**Brief**. Begin at the line containing "Write part 2" and stop at the line containing "bpy.context.scene.world = world"; copy those lines exactly, ends included, and nothing else.

Records contained in a dataset:
------------------------------------------------

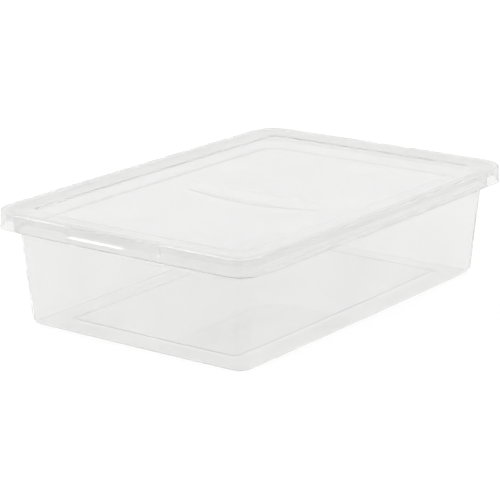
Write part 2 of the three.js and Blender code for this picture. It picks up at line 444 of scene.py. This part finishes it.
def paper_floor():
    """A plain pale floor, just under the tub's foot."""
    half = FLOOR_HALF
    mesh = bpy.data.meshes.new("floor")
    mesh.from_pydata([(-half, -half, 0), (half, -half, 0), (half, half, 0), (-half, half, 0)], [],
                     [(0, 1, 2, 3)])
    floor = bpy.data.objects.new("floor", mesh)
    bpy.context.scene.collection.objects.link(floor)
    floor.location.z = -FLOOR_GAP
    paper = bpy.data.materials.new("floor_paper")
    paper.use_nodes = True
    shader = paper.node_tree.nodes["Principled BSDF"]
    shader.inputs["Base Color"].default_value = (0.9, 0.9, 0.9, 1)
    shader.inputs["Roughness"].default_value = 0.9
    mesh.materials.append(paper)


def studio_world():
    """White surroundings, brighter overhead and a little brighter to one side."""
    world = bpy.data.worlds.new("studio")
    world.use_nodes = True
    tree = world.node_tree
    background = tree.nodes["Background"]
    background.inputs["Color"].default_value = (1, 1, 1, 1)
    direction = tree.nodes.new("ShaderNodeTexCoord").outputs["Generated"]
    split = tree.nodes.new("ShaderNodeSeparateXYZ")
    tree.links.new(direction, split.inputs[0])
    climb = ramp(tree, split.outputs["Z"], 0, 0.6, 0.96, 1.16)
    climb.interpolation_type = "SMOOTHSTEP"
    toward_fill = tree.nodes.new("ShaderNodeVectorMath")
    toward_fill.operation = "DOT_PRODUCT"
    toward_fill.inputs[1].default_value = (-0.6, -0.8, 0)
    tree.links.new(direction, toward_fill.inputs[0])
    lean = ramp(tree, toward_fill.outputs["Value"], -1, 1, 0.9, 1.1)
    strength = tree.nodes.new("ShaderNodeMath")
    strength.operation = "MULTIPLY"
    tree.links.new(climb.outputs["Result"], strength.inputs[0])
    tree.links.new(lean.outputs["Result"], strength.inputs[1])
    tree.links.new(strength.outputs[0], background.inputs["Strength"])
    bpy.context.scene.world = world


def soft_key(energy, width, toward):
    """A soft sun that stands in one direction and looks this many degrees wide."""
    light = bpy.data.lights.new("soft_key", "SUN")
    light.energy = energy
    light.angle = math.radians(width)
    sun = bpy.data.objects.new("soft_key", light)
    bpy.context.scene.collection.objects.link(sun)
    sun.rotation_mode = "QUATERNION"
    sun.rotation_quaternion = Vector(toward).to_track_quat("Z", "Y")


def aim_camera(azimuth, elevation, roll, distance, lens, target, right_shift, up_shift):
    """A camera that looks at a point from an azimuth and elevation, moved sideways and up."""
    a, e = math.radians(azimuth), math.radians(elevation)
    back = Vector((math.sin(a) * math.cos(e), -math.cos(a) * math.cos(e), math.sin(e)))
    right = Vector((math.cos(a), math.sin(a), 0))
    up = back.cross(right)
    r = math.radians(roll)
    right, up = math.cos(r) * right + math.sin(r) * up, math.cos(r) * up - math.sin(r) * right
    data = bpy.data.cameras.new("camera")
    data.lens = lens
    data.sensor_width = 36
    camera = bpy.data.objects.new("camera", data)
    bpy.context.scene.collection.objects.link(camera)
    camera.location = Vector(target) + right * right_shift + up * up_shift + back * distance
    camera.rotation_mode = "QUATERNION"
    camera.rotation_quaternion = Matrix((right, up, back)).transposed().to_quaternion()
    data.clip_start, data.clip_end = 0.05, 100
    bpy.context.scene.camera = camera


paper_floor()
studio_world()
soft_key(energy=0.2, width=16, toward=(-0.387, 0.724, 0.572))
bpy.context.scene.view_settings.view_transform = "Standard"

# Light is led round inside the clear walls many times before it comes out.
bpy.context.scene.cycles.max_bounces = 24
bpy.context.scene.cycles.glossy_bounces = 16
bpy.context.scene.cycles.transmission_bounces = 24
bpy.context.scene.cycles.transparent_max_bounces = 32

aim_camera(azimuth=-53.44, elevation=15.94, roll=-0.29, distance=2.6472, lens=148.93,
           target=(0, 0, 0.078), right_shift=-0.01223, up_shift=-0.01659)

------------------------------------------------

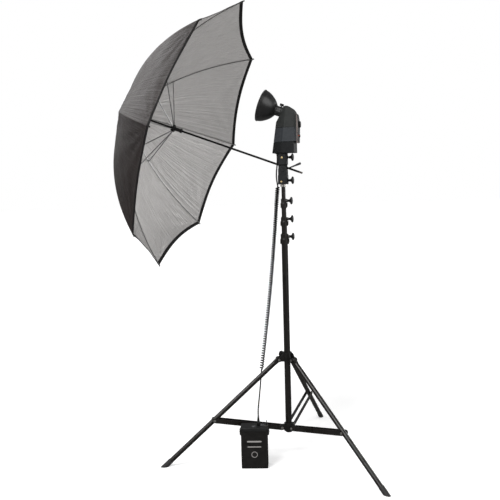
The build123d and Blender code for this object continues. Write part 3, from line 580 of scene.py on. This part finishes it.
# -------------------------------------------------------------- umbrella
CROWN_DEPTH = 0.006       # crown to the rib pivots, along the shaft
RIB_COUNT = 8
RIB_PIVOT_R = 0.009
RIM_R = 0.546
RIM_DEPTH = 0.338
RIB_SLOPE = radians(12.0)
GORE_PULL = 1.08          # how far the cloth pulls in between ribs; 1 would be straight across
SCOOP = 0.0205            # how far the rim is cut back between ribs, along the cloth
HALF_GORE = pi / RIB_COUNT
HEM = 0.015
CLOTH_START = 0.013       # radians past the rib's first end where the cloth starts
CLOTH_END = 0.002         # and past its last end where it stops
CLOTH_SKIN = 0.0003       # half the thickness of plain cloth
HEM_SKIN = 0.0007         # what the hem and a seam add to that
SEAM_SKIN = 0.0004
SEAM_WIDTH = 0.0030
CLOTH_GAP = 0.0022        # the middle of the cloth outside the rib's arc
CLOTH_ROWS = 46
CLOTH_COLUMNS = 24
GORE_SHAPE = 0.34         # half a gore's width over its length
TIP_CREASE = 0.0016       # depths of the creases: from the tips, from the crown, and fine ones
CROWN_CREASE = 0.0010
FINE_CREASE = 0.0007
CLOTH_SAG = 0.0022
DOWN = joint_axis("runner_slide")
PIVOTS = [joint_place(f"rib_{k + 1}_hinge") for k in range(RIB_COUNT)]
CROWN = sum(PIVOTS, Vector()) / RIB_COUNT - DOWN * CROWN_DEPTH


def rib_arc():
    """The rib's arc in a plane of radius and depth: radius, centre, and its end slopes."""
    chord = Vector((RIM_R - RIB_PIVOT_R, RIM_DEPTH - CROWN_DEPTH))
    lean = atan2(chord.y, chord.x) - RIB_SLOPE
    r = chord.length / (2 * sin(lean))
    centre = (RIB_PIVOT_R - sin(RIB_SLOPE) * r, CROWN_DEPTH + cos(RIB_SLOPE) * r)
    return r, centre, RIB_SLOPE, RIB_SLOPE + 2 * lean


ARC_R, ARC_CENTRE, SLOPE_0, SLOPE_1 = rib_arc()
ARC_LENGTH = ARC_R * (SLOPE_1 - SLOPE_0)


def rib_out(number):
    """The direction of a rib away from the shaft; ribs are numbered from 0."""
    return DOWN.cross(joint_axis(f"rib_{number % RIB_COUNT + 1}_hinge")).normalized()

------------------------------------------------

**Task answer**.
Write part 2 of the three.js and Blender code for this picture. It picks up at line 444 of scene.py. This part finishes it.
def paper_floor():
    """A plain pale floor, just under the tub's foot."""
    half = FLOOR_HALF
    mesh = bpy.data.meshes.new("floor")
    mesh.from_pydata([(-half, -half, 0), (half, -half, 0), (half, half, 0), (-half, half, 0)], [],
                     [(0, 1, 2, 3)])
    floor = bpy.data.objects.new("floor", mesh)
    bpy.context.scene.collection.objects.link(floor)
    floor.location.z = -FLOOR_GAP
    paper = bpy.data.materials.new("floor_paper")
    paper.use_nodes = True
    shader = paper.node_tree.nodes["Principled BSDF"]
    shader.inputs["Base Color"].default_value = (0.9, 0.9, 0.9, 1)
    shader.inputs["Roughness"].default_value = 0.9
    mesh.materials.append(paper)


def studio_world():
    """White surroundings, brighter overhead and a little brighter to one side."""
    world = bpy.data.worlds.new("studio")
    world.use_nodes = True
    tree = world.node_tree
    background = tree.nodes["Background"]
    background.inputs["Color"].default_value = (1, 1, 1, 1)
    direction = tree.nodes.new("ShaderNodeTexCoord").outputs["Generated"]
    split = tree.nodes.new("ShaderNodeSeparateXYZ")
    tree.links.new(direction, split.inputs[0])
    climb = ramp(tree, split.outputs["Z"], 0, 0.6, 0.96, 1.16)
    climb.interpolation_type = "SMOOTHSTEP"
    toward_fill = tree.nodes.new("ShaderNodeVectorMath")
    toward_fill.operation = "DOT_PRODUCT"
    toward_fill.inputs[1].default_value = (-0.6, -0.8, 0)
    tree.links.new(direction, toward_fill.inputs[0])
    lean = ramp(tree, toward_fill.outputs["Value"], -1, 1, 0.9, 1.1)
    strength = tree.nodes.new("ShaderNodeMath")
    strength.operation = "MULTIPLY"
    tree.links.new(climb.outputs["Result"], strength.inputs[0])
    tree.links.new(lean.outputs["Result"], strength.inputs[1])
    tree.links.new(strength.outputs[0], background.inputs["Strength"])
    bpy.context.scene.world = world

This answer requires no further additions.